My husband Ben grew up Catholic; I grew up Southern Baptist. As love stories like ours go, it was probably inevitable that we would meet at an Episcopalian church. On our first date, he bought me my first beer; shortly thereafter, he fell asleep, drunk, on my bed, where partygoers put coats on top of him. Later, I dumped him over his lunch hour, both of us crying as we walked back to his office: him, because he thought I wouldn’t do it; me, because I was finally free of this boy who fell asleep in front of Sunday NASCAR but, at the same time, wondered so innocently that God could be real to men and children.

Our catechisms were very different: his required sacraments that touched tongues and foreheads, and dripped water rather than plunging him into it. Mine required altar calls and T-shirts and old oom-pah hymns.

Recently Ben told me that he had not known about the Rapture until age twenty-three, when someone gave him a copy of one of the Left Behind books. I was stunned at first, finding it hard to believe that his childhood was not hemmed in by the awe and fear of being caught up into heaven, that he had not possessed a reverence for Revelation’s mysterious timetable (would the twinkling of an eye happen first, or the trump resounding for the Lord’s descent?).

“No,” he said, “I never heard of it.”

But I barely heard him, because I was already laughing, telling him about the time I became convinced that my family’s Volkswagen was headed straight for a bright highway light that would prove to be the Rapture’s first portal.

It turned out to be the floodlight at Furniture World. My family sped by, unscathed, and the light came into view: a canned, mega-watt beam trained up at the night sky. The van’s laboring engine, topping out at fifty-five, gave a kind of dull, droned scolding.

Wasn’t I old enough to give up that crazy story? Did I really believe?

Ben asked me as much when I finally stopped laughing. We were driving down a highway in our own car—the only place, these days, where we seem to have time and space for an actual conversation. He was shaking his head, as he often does at my stories of childhood faith.

“That’s crazy,” he said. “What do you believe now?”

“The same thing,” I said without thinking. “Don’t you?”
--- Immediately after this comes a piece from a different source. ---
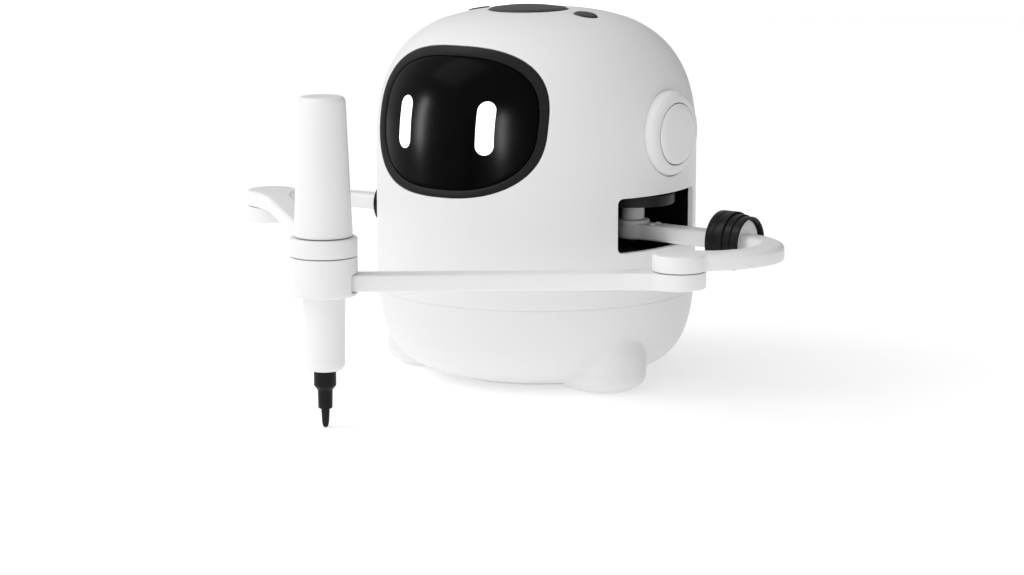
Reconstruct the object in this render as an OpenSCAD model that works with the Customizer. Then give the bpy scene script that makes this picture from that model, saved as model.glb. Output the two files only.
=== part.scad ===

He shook his head; he barely laughed, and I felt absurd for a moment. But then I thought about his childhood fear of the life-size St. Joseph statue at the foot of his bed: his worries that it would come to life, that it would turn to him, that the Christ Child’s father would walk to his bedside and speak to him plainly.

Ben showed me that statue once. He walked me down to St. Joe’s Catholic School, in his grandmother’s neighborhood, and we saw the diminutive wooden man praying under the staircase, just inside the school’s front doors.

“It was hard to go to sleep,” Ben said to me then, “because I really believed.” The way he stood before the statue, face rapt, eyes wide, I knew that he still did.